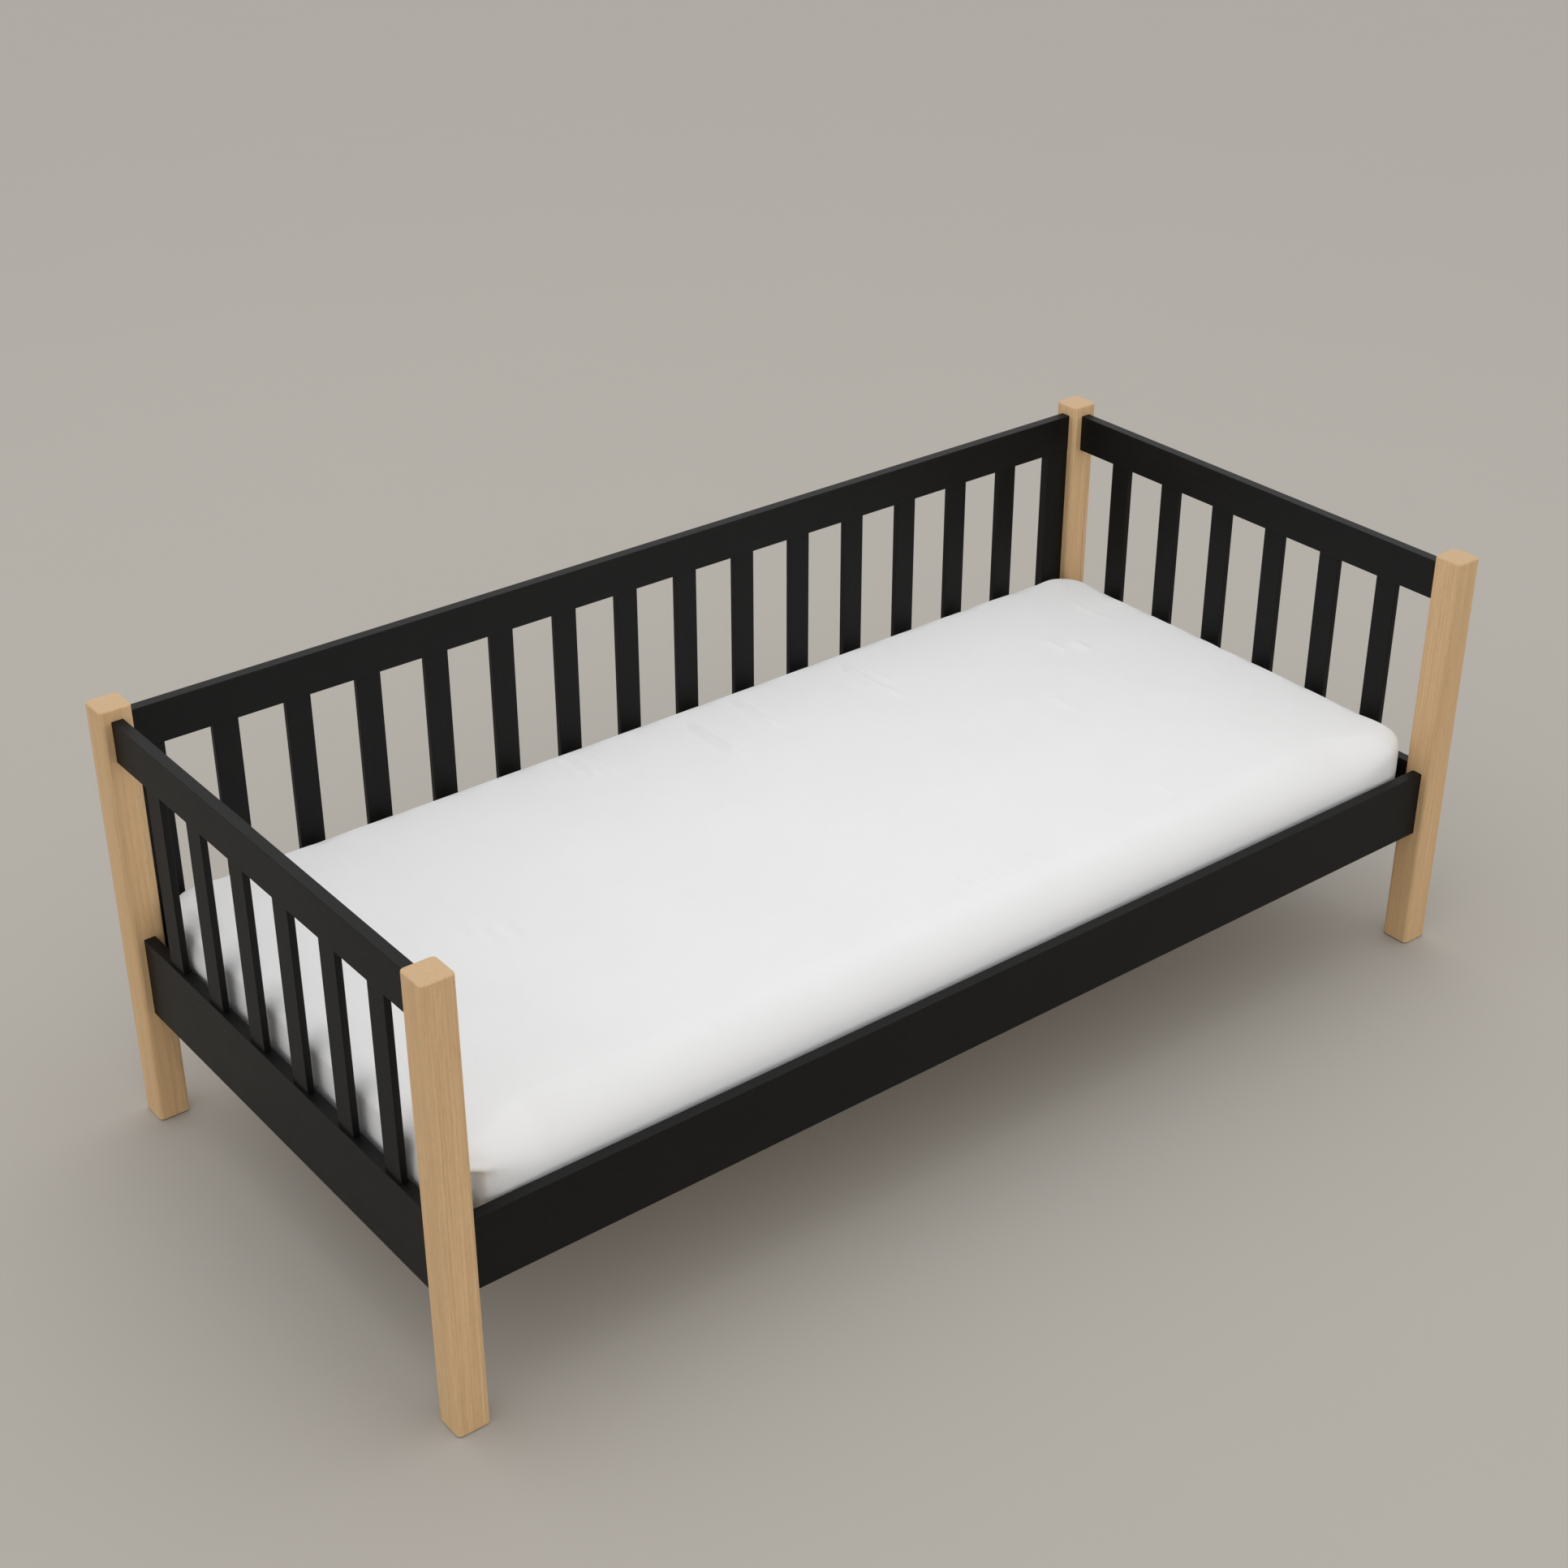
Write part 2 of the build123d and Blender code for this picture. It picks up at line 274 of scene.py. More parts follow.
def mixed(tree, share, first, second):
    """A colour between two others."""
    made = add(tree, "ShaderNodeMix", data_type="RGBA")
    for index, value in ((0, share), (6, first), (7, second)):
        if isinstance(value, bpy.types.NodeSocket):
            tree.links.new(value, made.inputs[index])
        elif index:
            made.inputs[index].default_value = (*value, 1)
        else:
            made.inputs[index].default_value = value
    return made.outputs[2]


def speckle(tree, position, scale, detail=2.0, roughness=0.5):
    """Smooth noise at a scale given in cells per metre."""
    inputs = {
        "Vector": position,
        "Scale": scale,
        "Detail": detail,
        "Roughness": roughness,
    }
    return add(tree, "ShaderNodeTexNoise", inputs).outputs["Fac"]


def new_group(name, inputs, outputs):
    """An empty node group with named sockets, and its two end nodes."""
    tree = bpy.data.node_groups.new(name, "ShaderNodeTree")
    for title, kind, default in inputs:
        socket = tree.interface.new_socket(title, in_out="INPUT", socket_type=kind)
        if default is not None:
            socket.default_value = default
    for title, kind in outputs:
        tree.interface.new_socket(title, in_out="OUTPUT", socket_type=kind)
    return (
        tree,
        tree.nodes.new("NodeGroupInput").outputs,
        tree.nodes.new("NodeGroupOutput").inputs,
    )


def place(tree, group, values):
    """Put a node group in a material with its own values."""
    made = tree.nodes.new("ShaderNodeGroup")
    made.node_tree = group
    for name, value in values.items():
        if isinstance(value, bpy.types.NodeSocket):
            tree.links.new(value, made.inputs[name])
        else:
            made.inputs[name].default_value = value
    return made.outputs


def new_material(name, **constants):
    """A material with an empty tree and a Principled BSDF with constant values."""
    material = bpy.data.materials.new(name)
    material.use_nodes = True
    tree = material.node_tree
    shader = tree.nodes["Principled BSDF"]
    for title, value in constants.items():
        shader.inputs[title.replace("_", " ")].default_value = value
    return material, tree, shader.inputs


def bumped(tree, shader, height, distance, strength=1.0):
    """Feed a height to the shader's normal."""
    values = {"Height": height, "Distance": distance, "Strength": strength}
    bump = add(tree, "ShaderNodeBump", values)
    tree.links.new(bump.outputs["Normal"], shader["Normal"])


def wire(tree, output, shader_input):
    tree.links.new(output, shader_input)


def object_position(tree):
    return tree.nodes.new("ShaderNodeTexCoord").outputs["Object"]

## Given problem
Write out the full listing, keeping every line exactly as it is.

## Exercise result
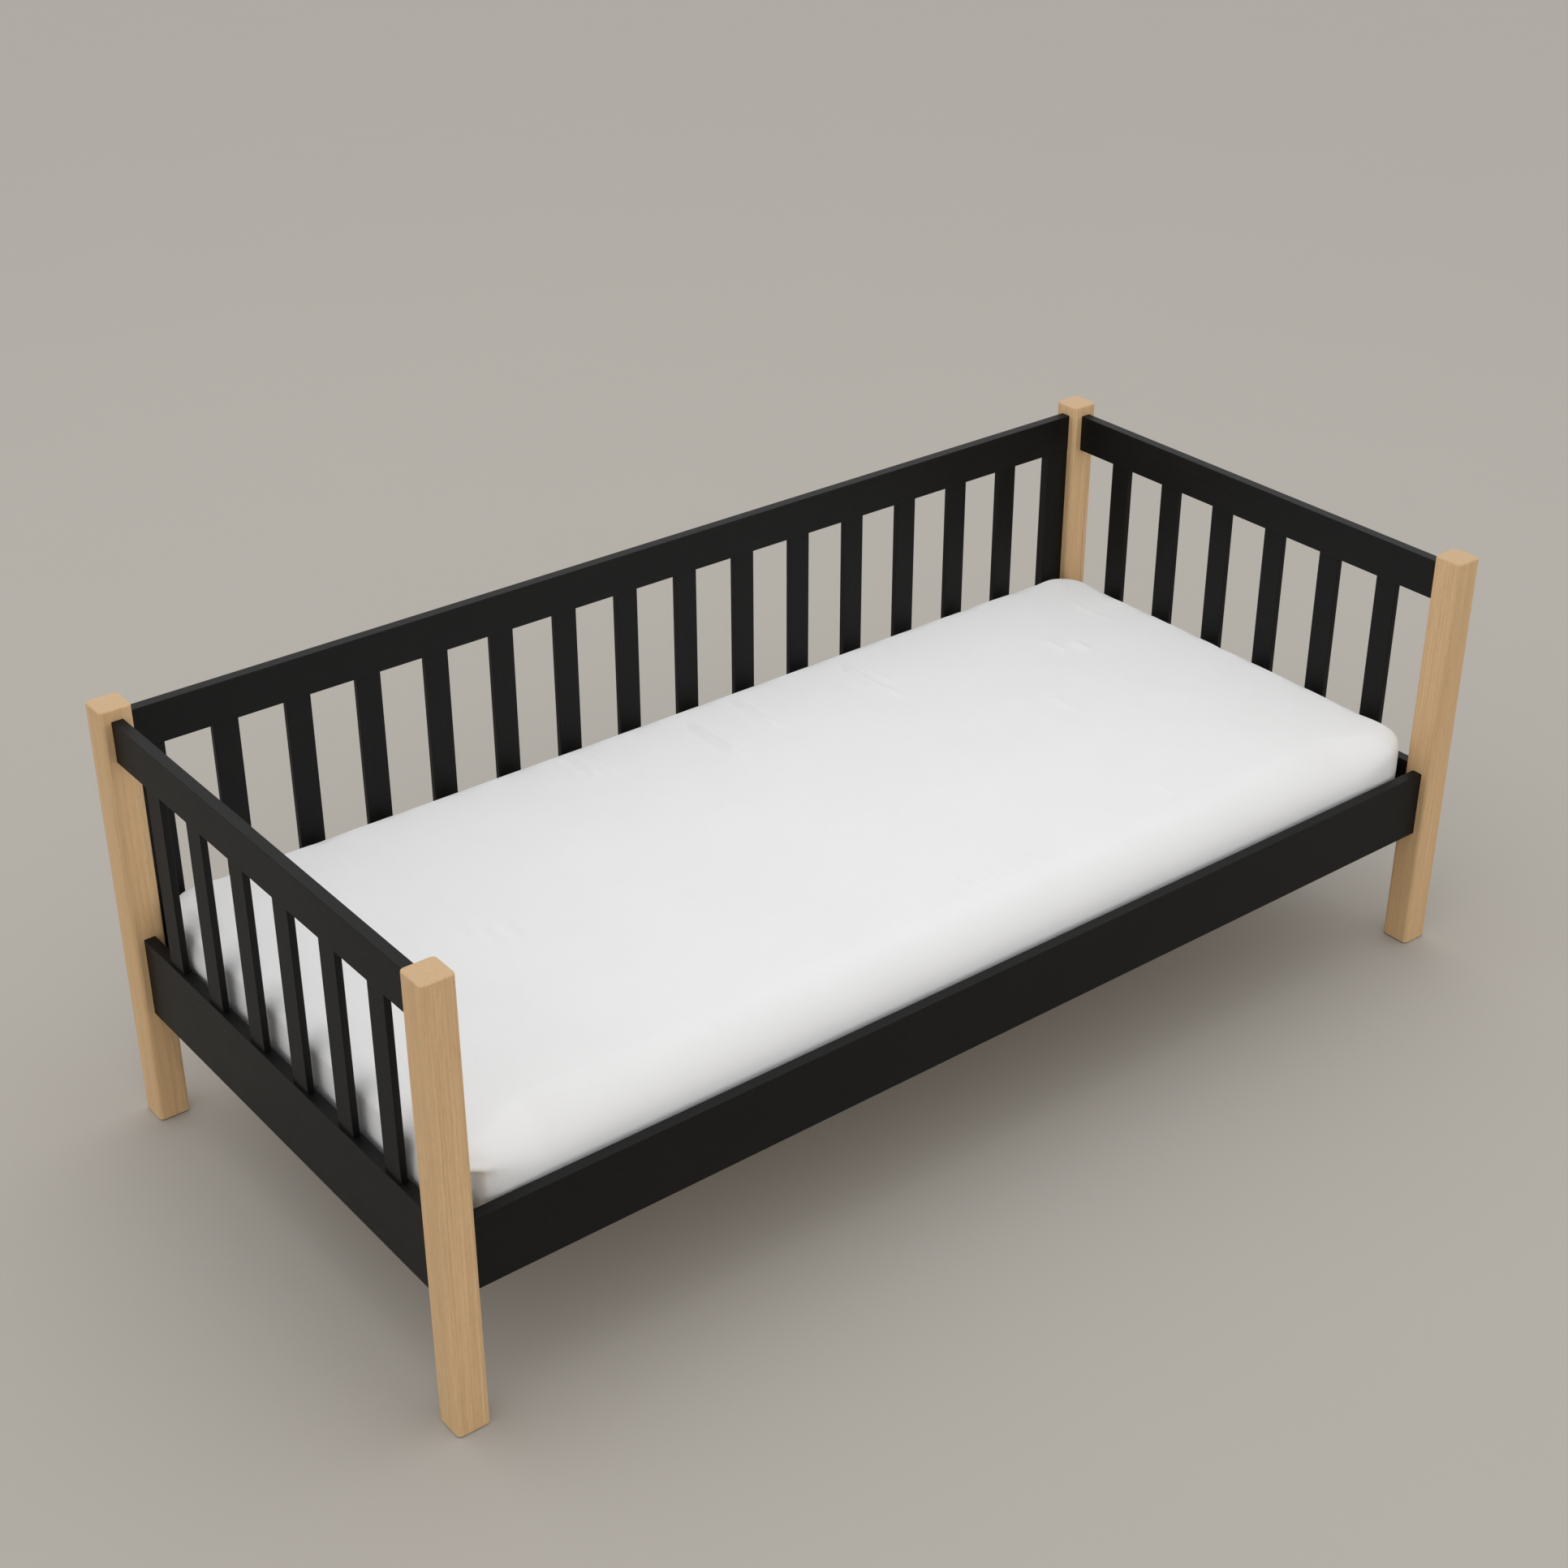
Write part 2 of the build123d and Blender code for this picture. It picks up at line 274 of scene.py. More parts follow.
def mixed(tree, share, first, second):
    """A colour between two others."""
    made = add(tree, "ShaderNodeMix", data_type="RGBA")
    for index, value in ((0, share), (6, first), (7, second)):
        if isinstance(value, bpy.types.NodeSocket):
            tree.links.new(value, made.inputs[index])
        elif index:
            made.inputs[index].default_value = (*value, 1)
        else:
            made.inputs[index].default_value = value
    return made.outputs[2]


def speckle(tree, position, scale, detail=2.0, roughness=0.5):
    """Smooth noise at a scale given in cells per metre."""
    inputs = {
        "Vector": position,
        "Scale": scale,
        "Detail": detail,
        "Roughness": roughness,
    }
    return add(tree, "ShaderNodeTexNoise", inputs).outputs["Fac"]


def new_group(name, inputs, outputs):
    """An empty node group with named sockets, and its two end nodes."""
    tree = bpy.data.node_groups.new(name, "ShaderNodeTree")
    for title, kind, default in inputs:
        socket = tree.interface.new_socket(title, in_out="INPUT", socket_type=kind)
        if default is not None:
            socket.default_value = default
    for title, kind in outputs:
        tree.interface.new_socket(title, in_out="OUTPUT", socket_type=kind)
    return (
        tree,
        tree.nodes.new("NodeGroupInput").outputs,
        tree.nodes.new("NodeGroupOutput").inputs,
    )


def place(tree, group, values):
    """Put a node group in a material with its own values."""
    made = tree.nodes.new("ShaderNodeGroup")
    made.node_tree = group
    for name, value in values.items():
        if isinstance(value, bpy.types.NodeSocket):
            tree.links.new(value, made.inputs[name])
        else:
            made.inputs[name].default_value = value
    return made.outputs


def new_material(name, **constants):
    """A material with an empty tree and a Principled BSDF with constant values."""
    material = bpy.data.materials.new(name)
    material.use_nodes = True
    tree = material.node_tree
    shader = tree.nodes["Principled BSDF"]
    for title, value in constants.items():
        shader.inputs[title.replace("_", " ")].default_value = value
    return material, tree, shader.inputs


def bumped(tree, shader, height, distance, strength=1.0):
    """Feed a height to the shader's normal."""
    values = {"Height": height, "Distance": distance, "Strength": strength}
    bump = add(tree, "ShaderNodeBump", values)
    tree.links.new(bump.outputs["Normal"], shader["Normal"])


def wire(tree, output, shader_input):
    tree.links.new(output, shader_input)


def object_position(tree):
    return tree.nodes.new("ShaderNodeTexCoord").outputs["Object"]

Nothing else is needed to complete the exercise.